Massa, Cultura di – Ha sempre avuto un connotato spregiativo, fin dall’insorgere, come cultura elaborata e proposta dai mezzi di comunicazione di massa, giornali, televisione, cinema, spettacolo. Adorno e la scuola sociologica di Francoforte ne hanno, in questa accezione, fatto il tramite d’eccellenza per il controllo politico e sociale. In Italia l’accezione è diversa, più positiva che negativa, per cultura di massa intendendosi solitamente quella popolare. Un’accezione equivoca, poiché è la cultura di massa – dei mass media – che erode e svuota la cultura popolare. Più di ogni altro fattore omologante, standardizzante: la modernizzazione, l’urbanizzazione, lo sradicamento. Una cultura alta può circonvenire la cultura di massa, una cultura popolare è senza difese.
Non è altro che una cultura del mercato, o di consumo – dei non luoghi, della pubblicità. È in questo senso l’inveramento dell’uomo massa e della società di massa di Nietzsche, uomo massa, società di massa. Ma la società di massa è la società del welfare, del benessere garantito. Senza scuola, sanità, pensione e casa garantite non è possibile la società di massa: urbanizzazioni accelerate e contingenti, produzioni di massa. Non è possibile neanche la società industriale?
Se arretra lo Stato sociale si disarticola la società di massa. E la società industriale. Altrimenti si produrrebbe un impoverimento generale e un disordine che renderebbero ugualmente perenta la società industriale, ordinata cioè e produttiva.
Alain Touraine, studioso della contemporaneità, ci vede naturalmente dei segni positivi. Per il non detto (che non vogliamo dire benché lo vediamo) della globalizzazione: che i quattro quinti dell’umanità finalmente sono usciti dal Terzo mondo.
Popolare – Sta per politico, ideologico, di classe, di partito, anche di fazione. È una deriva artificiosa, strumentale. Rispetto alla prima concezione del popolare, di Michelet per esempio, che lo accomuna a spontaneo, radicato nella tradizione e di largo seguito. La democrazia popolare non ne è stata la sola applicazione, anche la musica popolare e la poesia hanno lo stesso difetto: utilizzano ambiguamente connotazioni opposte al loro essere e al loro scopo.
Sostenibile – Sta per abbondanza, una negatività che va limitata. Si presenta e si presume il contrario, la possibilità di creare abbondanza che non sia distruttiva, un concetto quindi sano di abbondanza. Ma implica una serie di condizioni socialmente e produttivamente restrittive: di accessibilità (prezzo, distribuzione), di selettività (diversificazione costante, moltiplicazione dei consumi), di risorse (finanziarie, tecniche).
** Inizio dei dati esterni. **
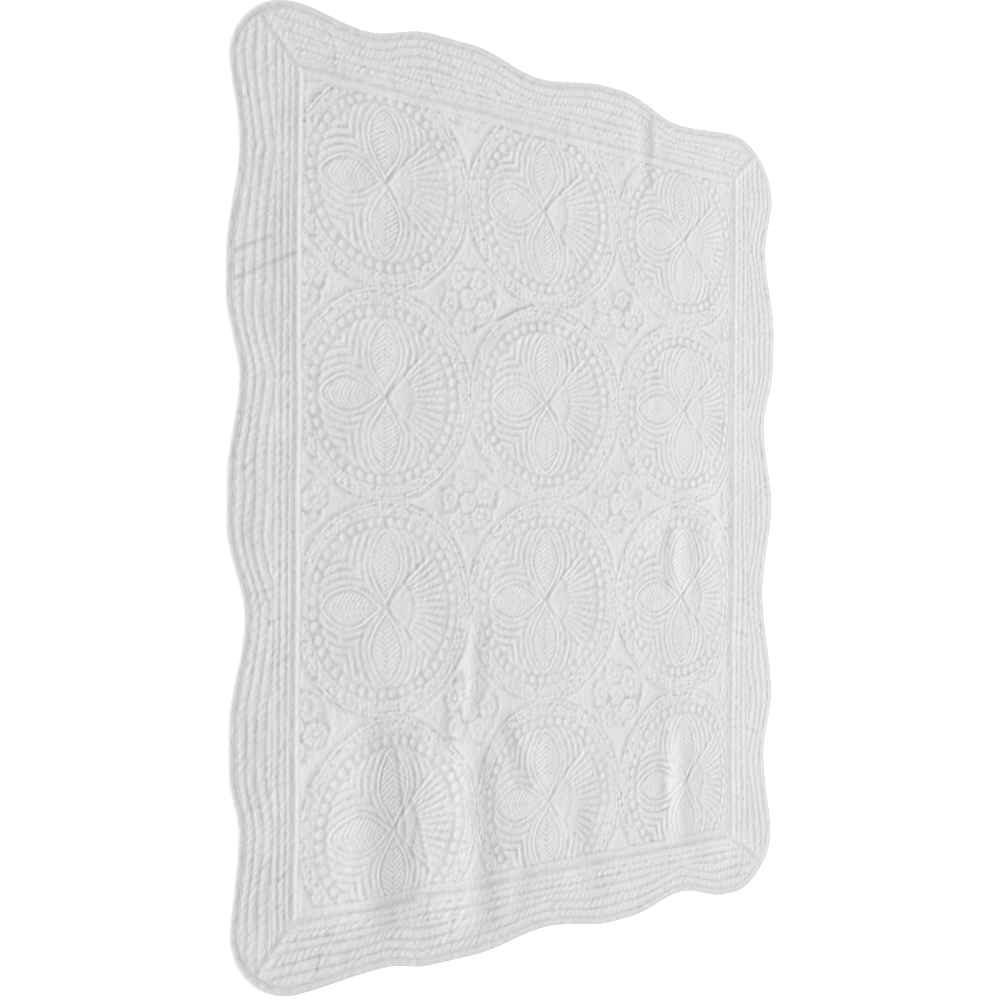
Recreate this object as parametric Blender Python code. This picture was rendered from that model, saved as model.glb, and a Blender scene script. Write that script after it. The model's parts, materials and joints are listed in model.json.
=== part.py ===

Tanto più in quanto si pretende di consumo (utilizzo) illimitato privilegiato delle risorse esistenti (le fonti di energia cosiddette rinnovabili ne sono un esempio). A una sommatoria sarà – in parte lo è già – lo spreco dell’abbondanza – delle risorse esistenti.
Spreco – È il senso (la connotazione) delle società ricche negli ultimi quarant’anni: lo spreco delle risorse naturali, pubbliche e anche private. All’ideologia del risparmio e dell’investimento per il futuro (accrescimento, accumulo) è succeduta quella dei consumi, o del tutto subito: sfruttamento illimitato dell’ambiente, sfruttamento illimitato dei beni sociali (sanità, previdenza, assistenza). La stessa ideologia sta dietro la sostenibilità o l’ecocompatibilità: nei fatti è un consumo libero (giustificato, come quello degli anni Settanta e Ottanta, presuntuoso) spostato sui beni immateriali (l’opinione pubblica) e, di nuovo, sociali o statali (la spesa pubblica).
Stupidità – È sovrana perché nessuno può permettersi d’identificarla – tanto meno sanzionarla. Per questo finisce anche vincente, sempre.